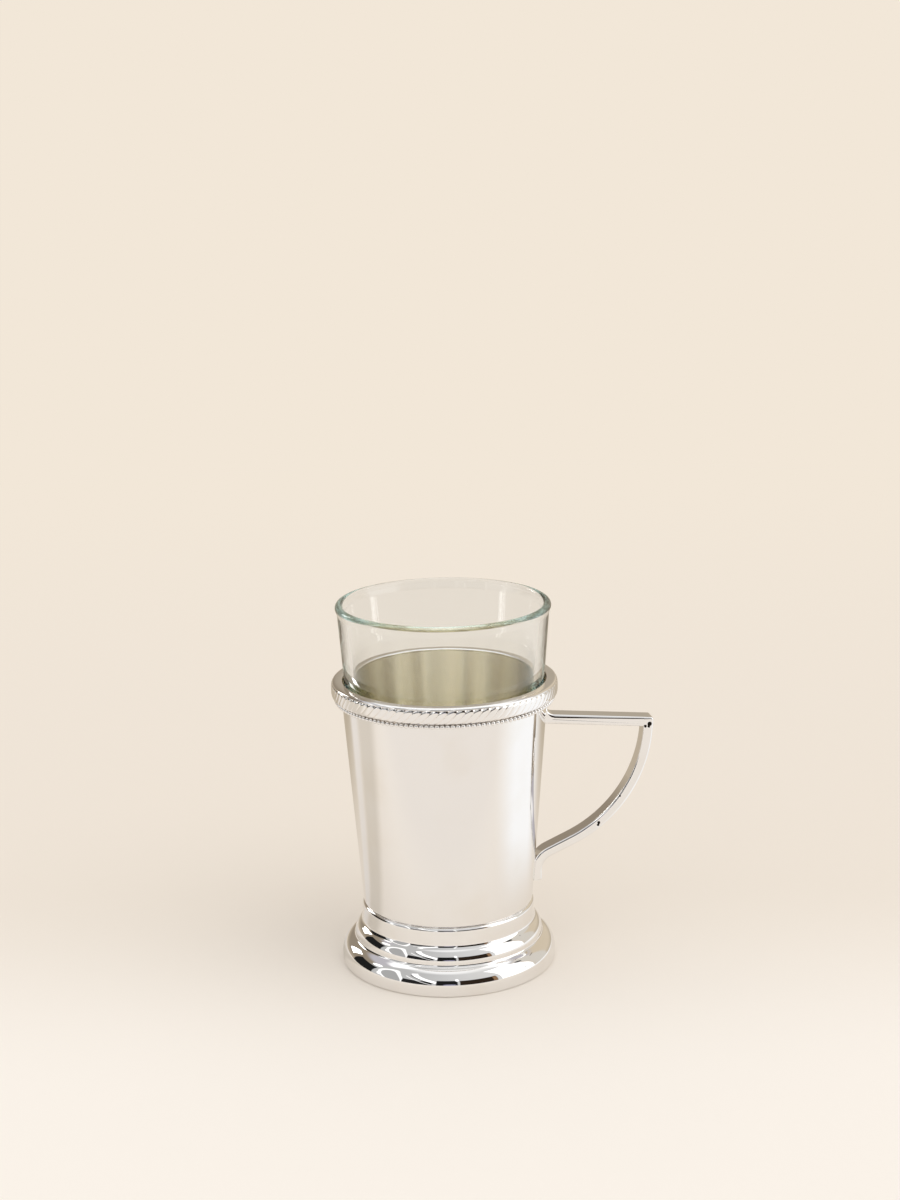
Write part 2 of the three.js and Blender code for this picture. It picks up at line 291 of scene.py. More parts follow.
# The profile runs down the outside, round the lip, and back up inside by the wall's thickness.
lip_centre = (foot_radius - foot_lip_round, foot_lip_round)
foot_profile = np.concatenate([
    [(shelf_hole_radius, foot_height)],
    foot_outline(0.0, 14),
    arc(lip_centre, foot_lip_round, 0, -90, 8),
    [(foot_radius - foot_wall, 0.0)],
    foot_outline(foot_wall, 6)[::-1],
    [(shelf_hole_radius, foot_height - foot_wall)],
])
foot = turned("stepped_foot", held(foot_profile), loop=True)
foot.data.materials.append(polished_silver("foot_silver"))
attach(foot, "holder")
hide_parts("foot_shell")

# Base plate: flat disc of the same metal pressed into the foot's edge and left as turned,
# with fine rings round its middle. It can only be seen with the holder lifted.
plate_low, plate_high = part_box("base_disc")
plate_radius = plate_high.x
plate_edge = 0.15 * MM
ring_spacing = 0.35 * MM


def turned_satin(name):
    """Plate as it comes off the lathe: even rings of fine grooves, greyer and duller
    than the polished foot, with a few darker patches."""
    material, place = material_start(name)
    radius, *_ = around_axis(place)
    ring = (radius * (2 * math.pi / ring_spacing)).math("SINE")
    patch = place.noise(70.0, 4.0).step(0.4, 0.7)
    inputs = {
        "Metallic": 1.0,
        "Base Color": patch.mix(colour(0.78, 0.76, 0.73), colour(0.66, 0.63, 0.58)),
        "Roughness": 0.24 + 0.1 * patch + 0.03 * ring,
    }
    return material_end(material, place, inputs, ring * 0.5 + 0.5, 6e-6)


plate_profile = np.concatenate([
    [(0.0, plate_low.z)],
    arc((plate_radius - plate_edge, plate_low.z + plate_edge), plate_edge, -90, 0, 4),
    arc((plate_radius - plate_edge, plate_high.z - plate_edge), plate_edge, 0, 90, 4),
    [(0.0, plate_high.z)],
])
plate = turned("base_plate", held(plate_profile))
plate.data.materials.append(turned_satin("plate_satin"))
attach(plate, "holder")
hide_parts("base_disc")

# Cup: one drawn cone of sheet with its floor, a mirror outside and satin inside, where
# only a brush reached. It stands on the foot's shelf, and carries the collar at its edge.
cup_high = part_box("cup_body")[1]
cup_top_radius = cup_high.x
cup_edge = cup_high.z
cup_wall = 0.7 * MM
cup_floor = 0.8 * MM
cup_corner_radius = 0.8 * MM
cup_taper = (cup_top_radius - cup_foot_radius) / (cup_edge - foot_height)
painted_khaki_reflection = colour(0.95, 0.905, 0.80)
painted_khaki_shade = colour(0.76, 0.71, 0.60)
painted_highlight_colour = colour(1.0, 0.985, 0.94)
degree = 180 / math.pi
# Each strip of painted highlight: from and to in degrees from the handle's side, its soft edge
# and its strength
painted_highlight_strips = [(92.5, 94, 6, 0.95), (71, 73, 6, 0.8), (58, 59, 5, 0.5)]
near_wall_painted_light = 0.85


def cup_radius_at(height):
    """The cup's outside radius, which grows evenly from its floor to its edge."""
    return cup_foot_radius + cup_taper * (height - foot_height)


def brushed_satin(name):
    """Inside of the cup: brushed round and round, so that light spreads up and down in
    upright streaks. The far wall is painted a khaki reflection with random streaks and upright
    strips of painted highlight, and painted shade at its two sides, and the near wall is
    painted lighter all over."""
    material, place = material_start(name)
    _, height, east, north = around_axis(place)
    angle = (north.math("ARCTAN2", east) * degree).math("ABSOLUTE")
    streak = place.vector(east * 9, north * 9, height * 5).noise(1.0, 4.0).step(0.3, 0.7)
    streaks_and_highlights = 0.3 * (streak - 0.3)
    # Upright strips of painted highlight on the far wall's painted khaki reflection
    for start, end, soft, strength in painted_highlight_strips:
        streaks_and_highlights = streaks_and_highlights + strength * angle.between(start, end, soft)
    # The near wall is painted lighter all over, and the far wall's two sides get painted shade
    far_wall = north.step(-0.1, 0.1)
    streaks_and_highlights = near_wall_painted_light * (1 - far_wall) + streaks_and_highlights * far_wall
    painted_side_shade = ((1 - angle.step(14, 44)) + angle.step(126, 156)) * far_wall
    hair = place.vector(east * 0.3, north * 0.3, height * 5000.0).noise(1.0, 2.0)
    inputs = {
        "Metallic": 1.0,
        "Base Color": painted_side_shade.mix(streaks_and_highlights.mix(painted_khaki_reflection, painted_highlight_colour), painted_khaki_shade),
        "Roughness": 0.18 + 0.05 * streak - 0.11 * streaks_and_highlights,
        "Anisotropic": 0.9,
        "Anisotropic Rotation": 0.25,
    }
    return material_end(material, place, inputs, hair, 1e-5)


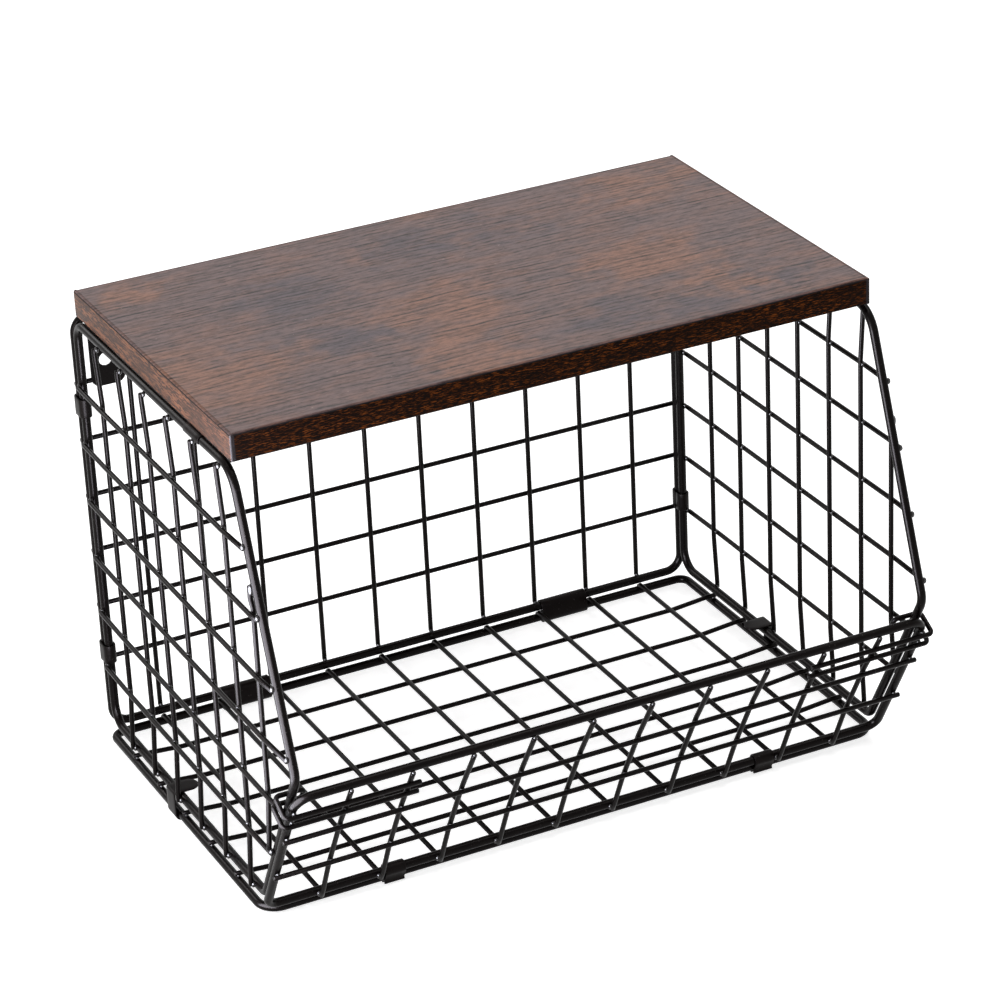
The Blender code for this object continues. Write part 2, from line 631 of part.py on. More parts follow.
def hanging_plate(name, side, parent):
    """A flat plate with a hole, just in front of the back's top level wire."""
    top = BACK_TOP_Z - RAIL - SEAT_GAP
    y = BACK_Y + LAP - WIRE - SEAT_GAP - SHEET / 2
    curve = bpy.data.curves.new(name, 'CURVE')
    curve.dimensions = '2D'
    curve.fill_mode = 'BOTH'
    curve.extrude = SHEET / 2
    half = side * PLATE_WIDTH / 2
    shoulder = BACK_CORNER_RADIUS - RAIL - SEAT_GAP
    low = top - PLATE_HEIGHT
    corners = [Vector((-half, low, 0)), Vector((half, low, 0)),
               Vector((half, top, 0)), Vector((-half, top, 0))]
    outline = rounded(corners, [PLATE_ROUNDING, PLATE_ROUNDING, shoulder, 0], closed=True, step=CLIP_ARC_STEP)
    turns = math.ceil(2 * math.pi / CLIP_ARC_STEP)
    centre = Vector((side * (PLATE_HOLE_ASIDE - PLATE_WIDTH / 2), top - PLATE_HOLE_BELOW, 0))
    edge = Vector((PLATE_HOLE_DIAMETER / 2, 0, 0))
    hole = [centre + Matrix.Rotation(2 * math.pi * k / turns, 3, 'Z') @ edge for k in range(turns)]
    for loop in (outline, hole):
        spline = curve.splines.new('POLY')
        spline.points.add(len(loop) - 1)
        for point, place_at in zip(spline.points, loop):
            point.co = (*place_at, 1)
        spline.use_cyclic_u = True
    item = bpy.data.objects.new(name, curve)
    inner_x = SIDE_RAIL_X - UPRIGHT_MARGIN + WIRE + PLATE_SIDE_GAP
    item.location = (side * (inner_x + PLATE_WIDTH / 2), y, 0)
    item.rotation_euler = (math.pi / 2, 0, 0)
    return place(to_mesh(item), name, pressed(name), parent)


# Board

def slab(name, low, high, finish, rounding, parent):
    """A box between two corners, with its edges rounded."""
    size = high - low
    bpy.ops.mesh.primitive_cube_add(size=1, location=(low + high) / 2)
    item = bpy.context.object
    item.data.transform(Matrix.Diagonal((*size, 1)))
    for group in list(item.users_collection):
        group.objects.unlink(item)
    soft = item.modifiers.new("edges", 'BEVEL')
    soft.width = rounding
    soft.segments = 2
    soft.limit_method = 'ANGLE'
    item.data.shade_smooth()
    item.data.set_sharp_from_angle(angle=math.radians(50))
    return place(item, name, finish, parent)


def board(parent):
    """The board's core and the four bands glued round its edge."""
    half = BOARD_WIDTH / 2
    rear = SIDE_REAR_Y + BOARD_REAR_INSET
    front = rear - BOARD_DEPTH
    low = BOARD_UNDERSIDE_Z
    high = low + BOARD_THICKNESS
    band = BAND_THICKNESS
    inner = band + BAND_SEAM
    core_finish = material("board_laminate", WALNUT, 0.5, 0.0)
    slab("top_board", Vector((-half + inner, front + inner, low)), Vector((half - inner, rear - inner, high)),
         core_finish, BAND_SEAM, parent)
    for name, edge in (("front_edge_band", front), ("rear_edge_band", rear - band)):
        slab(name, Vector((-half + inner, edge, low)), Vector((half - inner, edge + band, high)),
             material(name + "_laminate", EDGE_BROWN, 0.45, 0.0), BAND_SEAM, parent)
    for name, edge in (("left_edge_band", -half), ("right_edge_band", half - band)):
        slab(name, Vector((edge, front, low)), Vector((edge + band, rear, high)),
             material(name + "_laminate", EDGE_BROWN, 0.45, 0.0), BAND_SEAM, parent)


def build():
    """Build every piece under the rack's root empty."""
    root = empty("rack", (0, 0, 0))
    board(empty("board_lift", (0, SIDE_REAR_Y + BOARD_REAR_INSET - BOARD_DEPTH / 2, BOARD_UNDERSIDE_Z), root))
    bottom_frame(root)
    bottom_grid(root)
    back_frame(root)
    back_grid(root)
    front_frame(root)
    front_grid(root)
    lower = SIDE_WIRE_FIRST_Z + WIRE + LOWER_CLIP_GAP
    upper = BACK_TOP_Z - BACK_WIRE_TOP_MARGIN - WIRE - UPPER_CLIP_GAP - CORNER_CLIP_HEIGHT
    for name, side in (("left", -1), ("right", 1)):
        hinge = empty(name + "_side_hinge", (side * SIDE_RAIL_X, SIDE_REAR_Y, 0), root)
        side_frame(name + "_side_frame", side, hinge)
        side_grid(name + "_side_grid", side, hinge)
        board_clip(name + "_board_clip", side, hinge)
        hook(name + "_hook", side, root)
        rear_hinge_clip(name + "_rear_hinge_clip", side, root)
        front_hinge_clip(name + "_front_hinge_clip", side, root)
        side_tab(name + "_side_tab", side, root)
        corner_clip(name + "_lower_corner_clip", side, lower, root)
        corner_clip(name + "_upper_corner_clip", side, upper, root)
        hanging_plate(name + "_hanging_plate", side, root)
    return root


def seat_on_origin(root):
    """Move the rack so that the middle of its base box lies at the origin."""
    bpy.context.view_layer.update()
    graph = bpy.context.evaluated_depsgraph_get()
    points = []
    for item in PARTS.objects:
        if item.type == 'EMPTY':
            continue
        solid = item.evaluated_get(graph)
        points += [solid.matrix_world @ vertex.co for vertex in solid.to_mesh().vertices]
        solid.to_mesh_clear()
    low = Vector([min(point[k] for point in points) for k in range(3)])
    high = Vector([max(point[k] for point in points) for k in range(3)])
    root.location = (-(low.x + high.x) / 2, -(low.y + high.y) / 2, -low.z)
    bpy.context.view_layer.update()
    print("size", high - low, "moved by", root.location)


seat_on_origin(build())
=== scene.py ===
# %% [markdown]
# # A folding wire rack with a wooden board on top
#
# The rack is a basket of welded steel wire with a black powder coat. Five flat panels make it: a
# bottom, a back, a low front that leans outwards and two sides. Thick wire is bent into a loop round
# each panel, thin wire fills it as a grid, and folded sheet clips join the panels. A board with a
# printed wood face and glued edge bands lies on top.
#
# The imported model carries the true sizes, so it is loaded first and everything else is fitted to it.

import math

import bmesh
import bpy
import numpy as np
from mathutils import Matrix, Vector


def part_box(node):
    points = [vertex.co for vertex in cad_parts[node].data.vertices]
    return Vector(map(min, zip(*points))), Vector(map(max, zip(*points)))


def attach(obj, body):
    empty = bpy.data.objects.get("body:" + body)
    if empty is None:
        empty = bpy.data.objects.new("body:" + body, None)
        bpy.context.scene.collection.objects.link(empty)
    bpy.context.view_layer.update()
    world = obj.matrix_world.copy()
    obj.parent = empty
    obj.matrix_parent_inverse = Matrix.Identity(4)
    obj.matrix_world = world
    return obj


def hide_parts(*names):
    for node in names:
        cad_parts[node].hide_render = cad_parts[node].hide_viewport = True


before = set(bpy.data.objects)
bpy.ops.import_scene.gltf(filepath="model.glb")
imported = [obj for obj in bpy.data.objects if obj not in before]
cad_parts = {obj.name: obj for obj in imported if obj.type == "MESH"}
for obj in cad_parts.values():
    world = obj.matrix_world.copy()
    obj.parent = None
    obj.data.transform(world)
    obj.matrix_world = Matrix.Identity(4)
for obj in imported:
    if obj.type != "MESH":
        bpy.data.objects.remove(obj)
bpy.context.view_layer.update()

# %% [markdown]
# ## Sizes
#
# The rack is drawn in its own coordinates, in metres: the floor at zero, the front towards -Y.
# RAIL, WIRE and COATED_WIRE are radii: the coat makes a thin wire a little thicker than its steel.
# LAP is the distance from the middle of a rail to the middle of a wire on its face. Two corners of
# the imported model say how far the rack's coordinates lie from the frame's.

# %% Stock and panels
MM = 0.001
RAIL = 2.5 * MM
WIRE = 1.25 * MM
COATED_WIRE = 1.42 * MM
SHEET = 0.9 * MM
SEAT_GAP = 0.3 * MM
CROSSING = 2.0625 * MM
LAP = RAIL + SEAT_GAP + 2 * WIRE - COATED_WIRE
CLIP_RADIUS = RAIL + SEAT_GAP + SHEET / 2

BOARD_WIDTH = 375.0 * MM
BOARD_DEPTH = 219.0 * MM
BOARD_THICKNESS = 15.0 * MM
BAND = 2.0 * MM
BAND_SEAM = 0.1 * MM

SIDE_X = BOARD_WIDTH / 2
SIDE_REAR_Y = 132.6 * MM
SIDE_BOTTOM_Z = 13.0 * MM
SIDE_TOP_Z = 263.5 * MM
SIDE_TOP_FRONT_Y = -85.3 * MM
SIDE_OUTER_X = SIDE_X + LAP
BACK_Y = SIDE_REAR_Y + 5.3 * MM
BACK_BOTTOM_Z = 9.0 * MM
BOARD_UNDERSIDE_Z = SIDE_TOP_Z + RAIL + SEAT_GAP + SHEET + SEAT_GAP
BACK_TOP_Z = BOARD_UNDERSIDE_Z - SEAT_GAP - RAIL
BOTTOM_X = SIDE_X + 1.5 * MM
BOTTOM_REAR_Y = BACK_Y - 1.5 * MM
FRONT_BOTTOM_Y = -87.9 * MM
FRONT_BOTTOM_Z = 7.5 * MM
FRONT_HEIGHT = 104.4 * MM
BOTTOM_FRONT_Y = FRONT_BOTTOM_Y + 2.8 * MM
FRONT_LEAN = math.radians(29.5)
SIDE_LEAN = math.radians(19.5)
SIDE_TO_FRONT = 5.7 * MM
RAIL_LIFT = 0.5 * MM
HANDS = (("left", -1), ("right", 1))
print("rack's width over the side rails:", round(2 * (SIDE_X + RAIL) / MM, 1), "mm")

# %% Place in the frame
BOARD_REAR_Y = SIDE_REAR_Y + 0.8 * MM
BOARD_FRONT_Y = BOARD_REAR_Y - BOARD_DEPTH
ORIGIN = np.array([0.0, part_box("front_edge_band")[0].y - BOARD_FRONT_Y,
                   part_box("top_board")[0].z - BOARD_UNDERSIDE_Z])
FRONT_UP = np.array([0, -math.sin(FRONT_LEAN), math.cos(FRONT_LEAN)])
FRONT_OUT = np.array([0, -math.cos(FRONT_LEAN), -math.sin(FRONT_LEAN)])
X = np.array([1.0, 0.0, 0.0])
Y = np.array([0.0, 1.0, 0.0])
Z = np.array([0.0, 0.0, 1.0])
print("origin in the frame, mm:", np.round(ORIGIN / MM, 3))

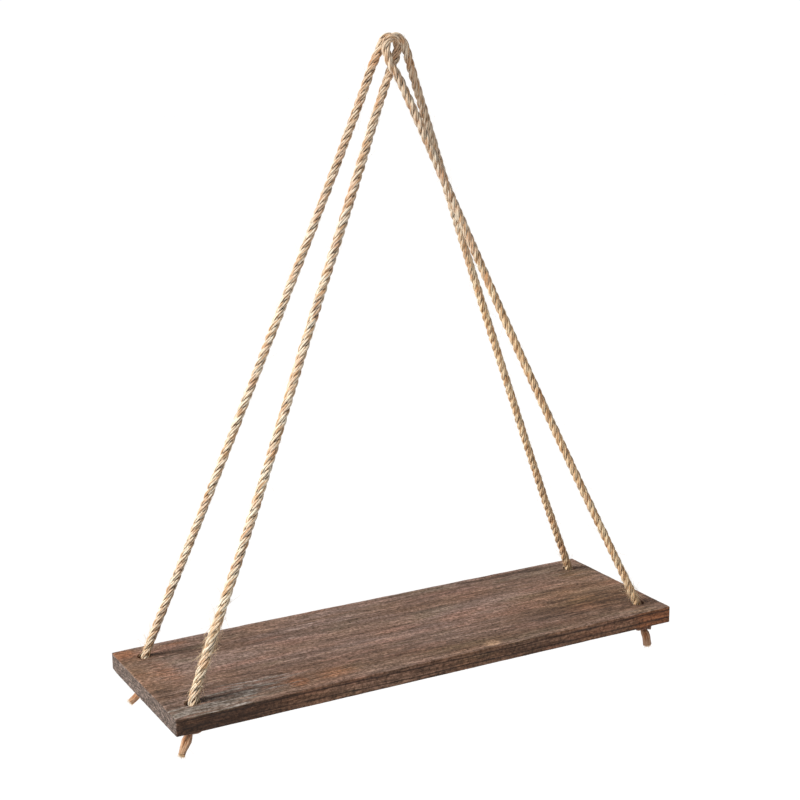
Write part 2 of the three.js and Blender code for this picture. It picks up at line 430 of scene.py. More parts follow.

▶ [WHAT THE TASK REQUIRES]: Return, word for word, every line from the top of the entries down to the line that holds "return material_end(material, place, inputs, ring", both included.

▶ [EXERCISE ANSWER]:
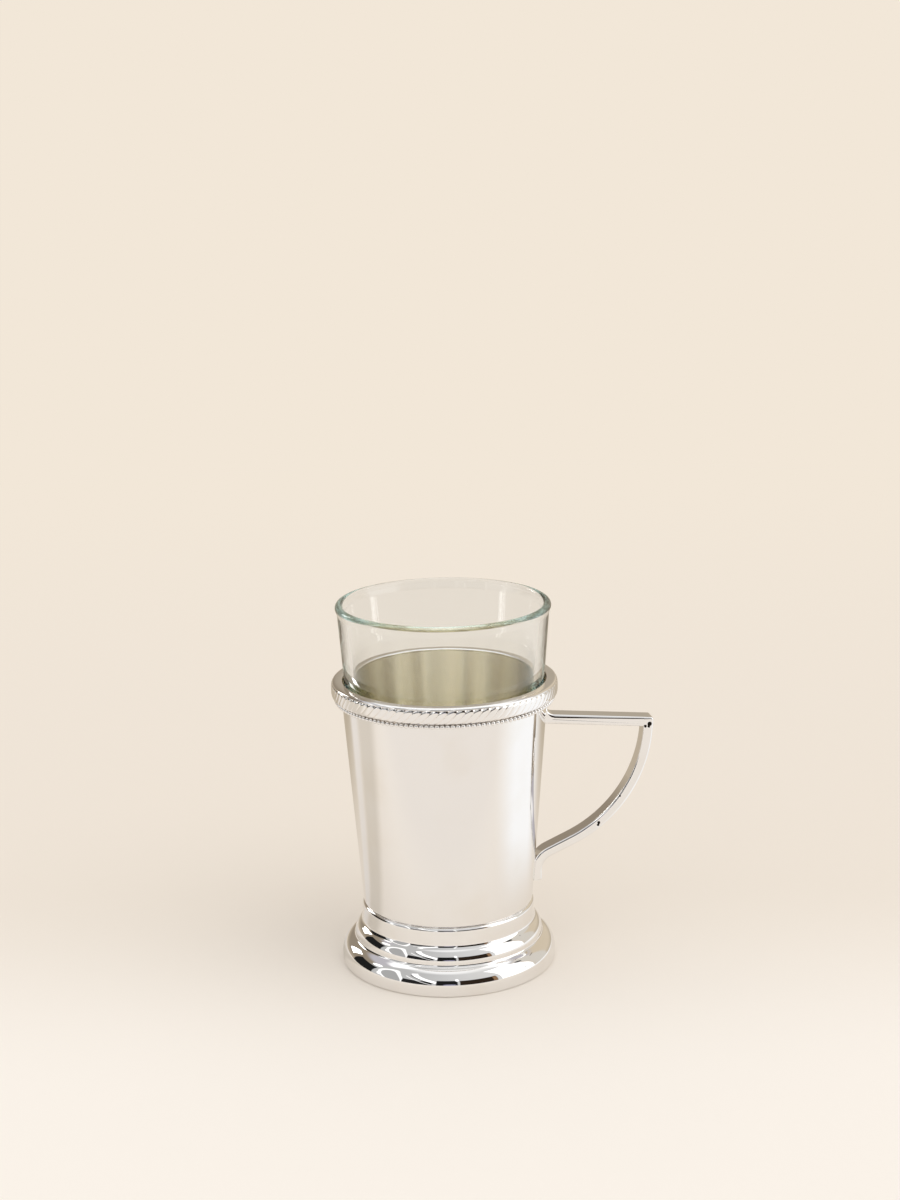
Write part 2 of the three.js and Blender code for this picture. It picks up at line 291 of scene.py. More parts follow.
# The profile runs down the outside, round the lip, and back up inside by the wall's thickness.
lip_centre = (foot_radius - foot_lip_round, foot_lip_round)
foot_profile = np.concatenate([
    [(shelf_hole_radius, foot_height)],
    foot_outline(0.0, 14),
    arc(lip_centre, foot_lip_round, 0, -90, 8),
    [(foot_radius - foot_wall, 0.0)],
    foot_outline(foot_wall, 6)[::-1],
    [(shelf_hole_radius, foot_height - foot_wall)],
])
foot = turned("stepped_foot", held(foot_profile), loop=True)
foot.data.materials.append(polished_silver("foot_silver"))
attach(foot, "holder")
hide_parts("foot_shell")

# Base plate: flat disc of the same metal pressed into the foot's edge and left as turned,
# with fine rings round its middle. It can only be seen with the holder lifted.
plate_low, plate_high = part_box("base_disc")
plate_radius = plate_high.x
plate_edge = 0.15 * MM
ring_spacing = 0.35 * MM


def turned_satin(name):
    """Plate as it comes off the lathe: even rings of fine grooves, greyer and duller
    than the polished foot, with a few darker patches."""
    material, place = material_start(name)
    radius, *_ = around_axis(place)
    ring = (radius * (2 * math.pi / ring_spacing)).math("SINE")
    patch = place.noise(70.0, 4.0).step(0.4, 0.7)
    inputs = {
        "Metallic": 1.0,
        "Base Color": patch.mix(colour(0.78, 0.76, 0.73), colour(0.66, 0.63, 0.58)),
        "Roughness": 0.24 + 0.1 * patch + 0.03 * ring,
    }
    return material_end(material, place, inputs, ring * 0.5 + 0.5, 6e-6)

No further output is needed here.